To unlock the mysteries of the galaxy, you need computing power, and lots of it. And if you want to develop the next generation of artificial intelligence, you need even more computing power.

Research initiatives and projects across the country fuels discoveries that answer not only the big questions of today, but spill into everyday use.

Take, for example, the Laser Interferometer Gravitational-Wave Observatory or LIGO for short. This multi-institutional research project received support more than 40 years ago from National Science Foundation (NSF). In 2017 University of Rhode Island (URI) researchers joined the LIGO Scientific Collaboration as the only member from the Ocean State.

Earlier this year Michael Pürrer, a URI adjunct professor in physics and Collaborative member, co-authored a study that presented a way to quickly analyze gravitational wave data to study the merger of binary neutron stars. Using new machine learning algorithms, Pürrer and the team slimmed what took an hour down to a second.

While that opens the doors to learning more about the galaxy and physics, it’s not a large jump to apply the same lessons to artificial intelligence.

Robert Coyne, URI associate teaching professor in physics, points to how rapidly AI has become woven into everyday experiences. With AI models such as ChatGPT and many others, machine learning has moved from a curiosity directly into today’s society. As LIGO Scientific Collaboration’s Communications and Education Division chair, he sees the similarities between the lab’s research on large language models analyzing gravitational waves and the AI-powered assistant on a smartphone.

“We are all now interacting with large language models like ChatGPT… that produce real-time feedback because of extremely well-trained machine learning frameworks,” Coyne says. “We now see inherently the value of this computational technology, but this sort of work has been going into science much like what we have been doing at the LIGO Scientific Collaboration for decades.”

So, while Coyne and his students may study galaxies light years away, he says the underlying research can answer remarkably more down-to-earth questions involving big data.

“The skills that students gain from working in this field are infinitely transferable,” Coyne says. “From measuring fluctuations on the stock market, to getting better walkability in neighborhood areas, to tackling big data in complicated systems.”

And you don’t necessarily need a massive supercomputer to develop the research.

URI Assistant Vice President for Research Computing and Physics Professor Gaurav Khanna once used PlayStations. At the time he was working at the University of Massachusetts Dartmouth and realized the gaming console came fully loaded.

“Sony was releasing the PlayStation 3…marketing the machine as a supercomputer on a chip at an affordable price,” Khanna says. “So, I bought eight PlayStations, wired them together, and showed that this could work as a supercomputer.”

NSF provided $300,000 to fund a proof of concept that supercomputers could be built for far less than the normal millions of dollars. And with further support from the Department of Defense, the collection of PlayStations – at its peak around 400 – showcased the power of supercomputing at a reasonable scale.

Today, Khanna applies the same lessons at URI as head of the High-Performance Research Computing facility.
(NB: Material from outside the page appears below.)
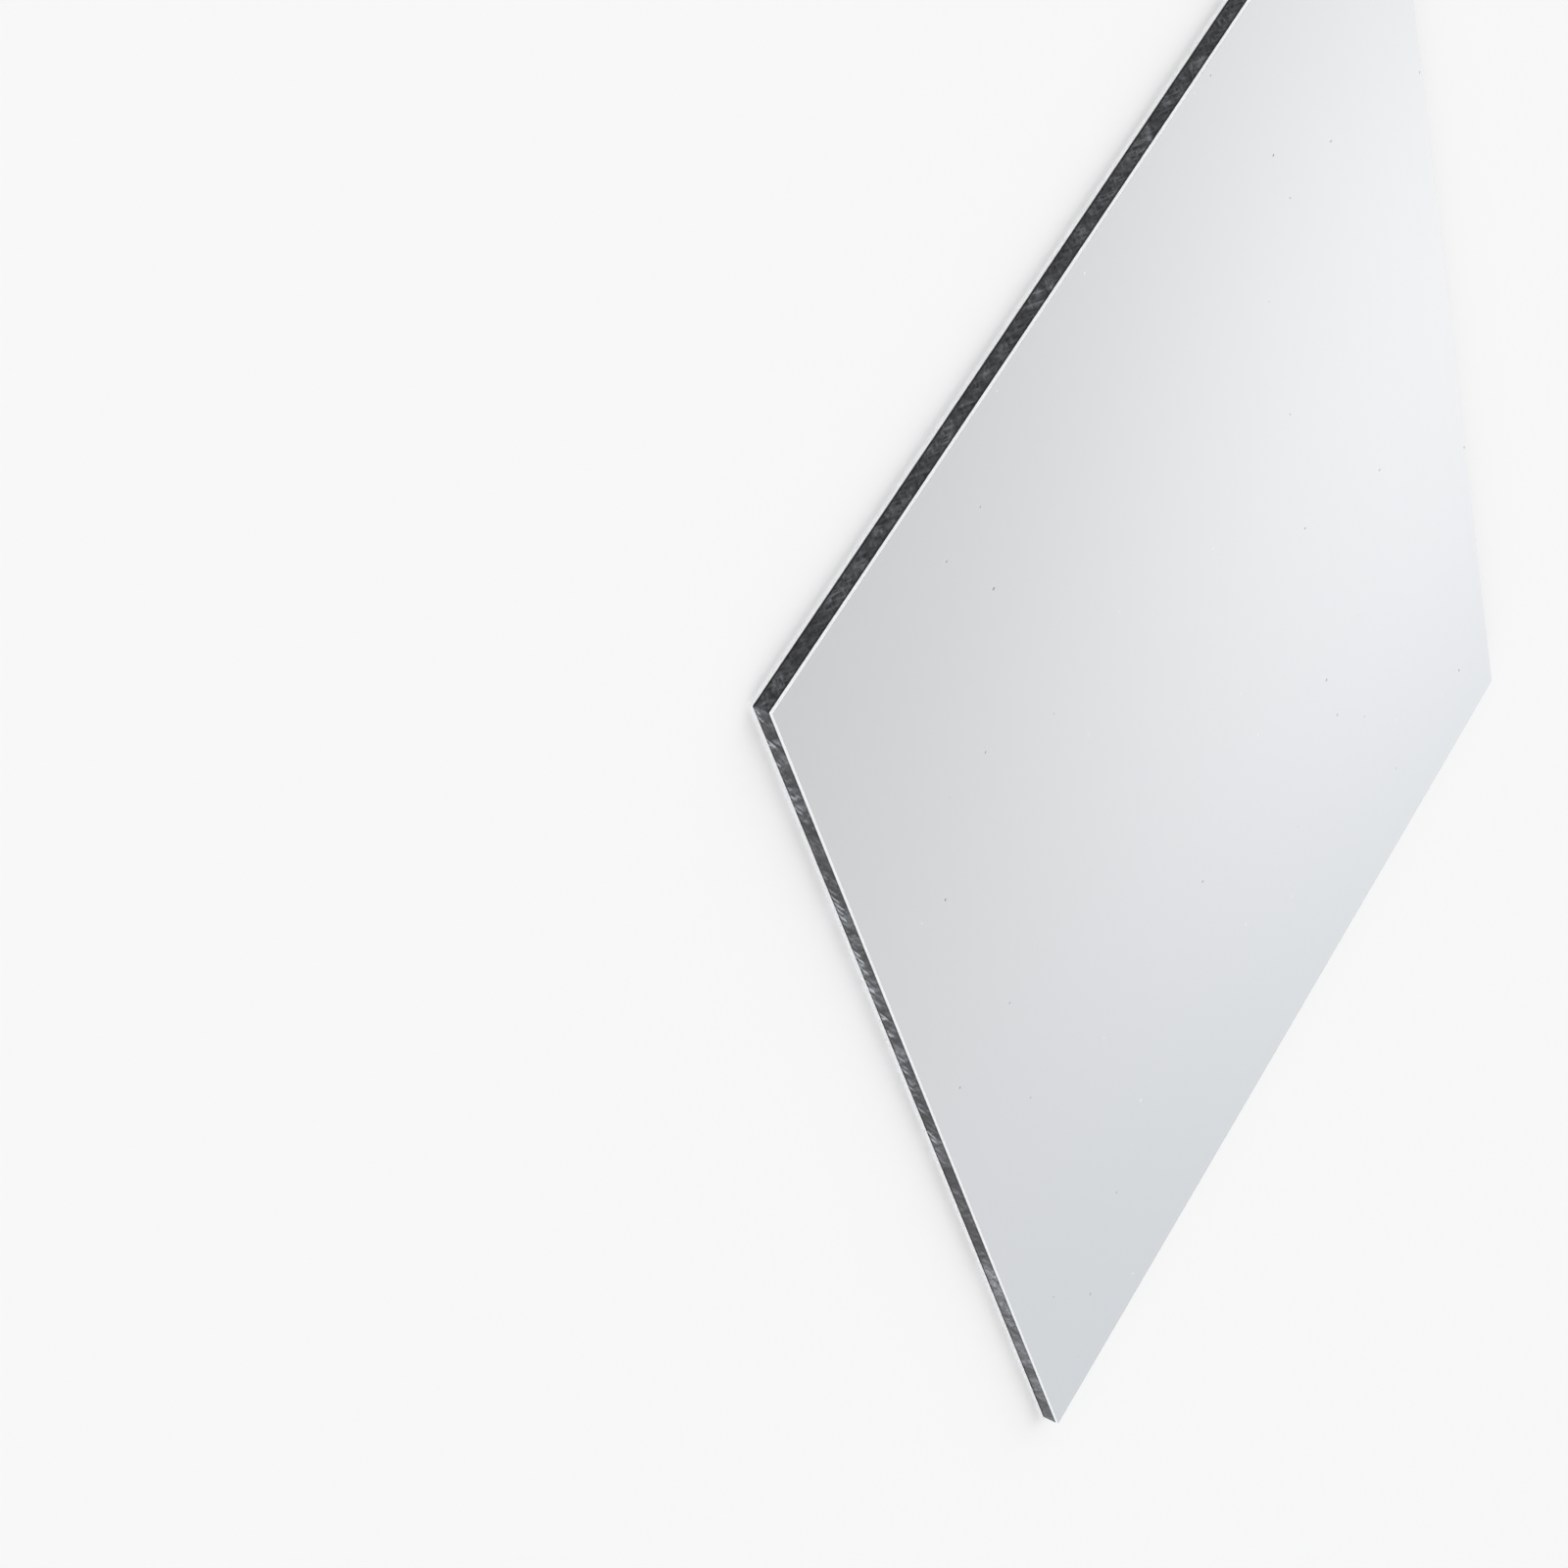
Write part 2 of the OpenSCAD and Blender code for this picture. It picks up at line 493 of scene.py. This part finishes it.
pale_above = 0.6
rolling_share = 0.5
dust_rougher = 0.6
sparkle = add_node(
    tree, "Math", {0: grain.outputs["Rolling"], 1: rolling_share, 2: grain.outputs["Flakes"]},
    operation="MULTIPLY_ADD")
coat = add_node(
    tree, "Mix", {"Factor": sparkle.outputs[0], "A": flake_dark, "B": flake_light},
    data_type="RGBA")
pale_speck = add_node(
    tree, "Math", {0: chance.outputs["Green"], 1: pale_above}, operation="GREATER_THAN")
speck = add_node(
    tree, "Mix", {"Factor": pale_speck.outputs[0], "A": dust_dark, "B": dust_pale},
    data_type="RGBA")
colour = add_node(
    tree, "Mix",
    {"Factor": dust.outputs[0], "A": coat.outputs["Result"], "B": speck.outputs["Result"]},
    data_type="RGBA")
gloss = add_node(
    tree, "MapRange", {"Value": grain.outputs["Rolling"], "To Min": 0.165, "To Max": 0.195})
rough = add_node(
    tree, "Math", {0: dust.outputs[0], 1: dust_rougher, 2: gloss.outputs["Result"]},
    operation="MULTIPLY_ADD")
metallic = add_node(tree, "Math", {0: 1.0, 1: dust.outputs[0]}, operation="SUBTRACT")
bump = add_node(
    tree, "Bump", {"Height": grain.outputs["Waves"], "Strength": 0.2, "Distance": 0.000003})
set_inputs(tree, shader, {
    "Base Color": colour.outputs["Result"], "Roughness": rough.outputs[0],
    "Metallic": metallic.outputs[0], "Normal": bump.outputs["Normal"]})
face_sheet = skin_piece(
    "face_sheet", "face_skin", True, silver, metal, rows=8, rows_height=0.25,
    top_box=(0.0, 0.26, 1.0, 1.0), bottom_box=(0.0, 0.0, 0.01, 0.01))


# The floor is plain, pale and matt, and wide enough to reach the horizon in a low view. It lies a
# hair below the underside, so that the two faces don't meet.
floor_reach = 15.0
floor_z = -0.00002
floor_mesh = bpy.data.meshes.new("floor")
floor_mesh.from_pydata(
    [(-floor_reach, -floor_reach, floor_z), (floor_reach, -floor_reach, floor_z),
     (floor_reach, floor_reach, floor_z), (-floor_reach, floor_reach, floor_z)],
    [], [(0, 1, 2, 3)])
floor_material, tree, shader = new_material("matt white floor")
floor_white = (0.94, 0.94, 0.943, 1)
set_inputs(tree, shader, {"Base Color": floor_white, "Roughness": 0.9, "Specular IOR Level": 0.1})
floor_mesh.materials.append(floor_material)
floor = bpy.data.objects.new("floor", floor_mesh)
scene.collection.objects.link(floor)


# The light is a plain soft studio. All of it comes from the pale room around the panel, so it is
# even over the floor and no lamp shows as a hot spot. One broad window on the camera's side lights
# the cut sides, and a small one, low ahead of the camera, is what the face reflects.
world = bpy.data.worlds.new("pale room")
scene.world = world
world.use_nodes = True
tree = world.node_tree
way = add_node(tree, "TexCoord", {}).outputs["Generated"]
parts = add_node(tree, "SeparateXYZ", {"Vector": way})
ramp = add_node(tree, "ValToRGB", {"Fac": parts.outputs["Z"]})
# The room's brightness at each height, which is the sine of the elevation
room = {
    0.0: 0.94, 0.14: 0.93, 0.26: 0.772, 0.36: 0.962, 0.5: 0.706, 0.66: 0.92, 0.84: 1.05, 1.0: 1.08}
# The shares of red, green and blue at the heights where it is a little blue
bluish = {0.26: (0.92, 1.0, 1.055), 0.36: (0.988, 1.0, 1.008)}
stops = ramp.color_ramp.elements
for height in list(room)[1:-1]:
    stops.new(height)
for stop, (height, brightness) in zip(stops, room.items()):
    red, green, blue = bluish.get(height, (1, 1, 1))
    stop.color = (brightness * red, brightness * green, brightness * blue, 1)


def soft_window(light, azimuth, height, half_width, half_height, edge, brightness):
    """Adds a soft round window to the room's light and gives the light with it.

    Its middle lies on this azimuth, in degrees from +X, and at this height, the sine of its
    elevation. Its half sizes are on the same scale. It fades over this share of them, and a
    brightness of 1 is white."""
    ahead = 0.6
    turned = add_node(tree, "Mapping", {"Vector": way, "Rotation": (0, 0, -np.radians(azimuth))})
    fitted = add_node(tree, "Mapping", {
        "Vector": turned.outputs[0], "Scale": (ahead, 1 / half_width, 1 / half_height),
        "Location": (-ahead, 0, -height / half_height)})
    ball = add_node(tree, "TexGradient", {"Vector": fitted.outputs[0]}, gradient_type="SPHERICAL")
    fade = add_node(
        tree, "MapRange", {"Value": ball.outputs["Fac"], "From Max": edge},
        interpolation_type="SMOOTHSTEP")
    white = (brightness, brightness, brightness, 1)
    lit = add_node(
        tree, "Mix", {"Factor": fade.outputs[0], "A": light, "B": white}, data_type="RGBA")
    return lit.outputs["Result"]


light = soft_window(
    ramp.outputs["Color"], azimuth=226, height=0.45, half_width=1.2, half_height=0.45, edge=0.6,
    brightness=1.2)
light = soft_window(
    light, azimuth=36.1, height=0.33, half_width=0.342, half_height=0.1, edge=1.0,
    brightness=1.423)
set_inputs(tree, tree.nodes["Background"], {"Color": light})

scene.view_settings.view_transform = "Standard"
It provides computing power to researchers across campus, many drawn to the promises of AI to unlock today’s scientific mysteries.

“There’s not much you can do without high performance computing in regard to large language models like ChatGPT as they require a massive amount of computational resources,” Khanna says. “So supercomputing is critical for further development of AI.”

One of the main focuses of researchers chasing the next generation of computing is quantum computing. While traditional computers use bits – zeros and ones – quantum computers use qubits, meaning they can simultaneously store a zero and a one. That makes them much, much faster, positioned to power AI and churn through major data sets across an array of industries.

To investigate the possibilities, URI Assistant Professor of Physics Wenchao Ge received $800,000 from NSF. With the money and access to computing resources at industry partners like IBM, Ge is exploring the algorithms used to solve complex optimization problems that answer real-world questions.

“Using quantum sensors which rely on these quantum states, we can better increase the sensitivity of things such as global positioning systems,” Ge says. “In addition, using quantum computation we can also optimize travel times for delivery companies such as UPS.”

The NSF’s contributions to Ge’s work does not stop at his lab. The state of Rhode Island belongs to the NSF’s Established Program to Stimulate Competitive Research (EPSCoR), which aims to reinforce the competitiveness of scientific research. To that end, the NSF holds conferences for EPSCoR researchers to drive collaboration.

“I attended an NSF workshop on quantum computing for EPSCoR states, which has allowed for connections within the community,” Ge says. “It takes time trying to find people who share similar interests. But the NSF and EPSCoR play a huge role in making that happen.”

And with that, scientists can bring lessons from gravitational waves light years away to the phone in your pocket.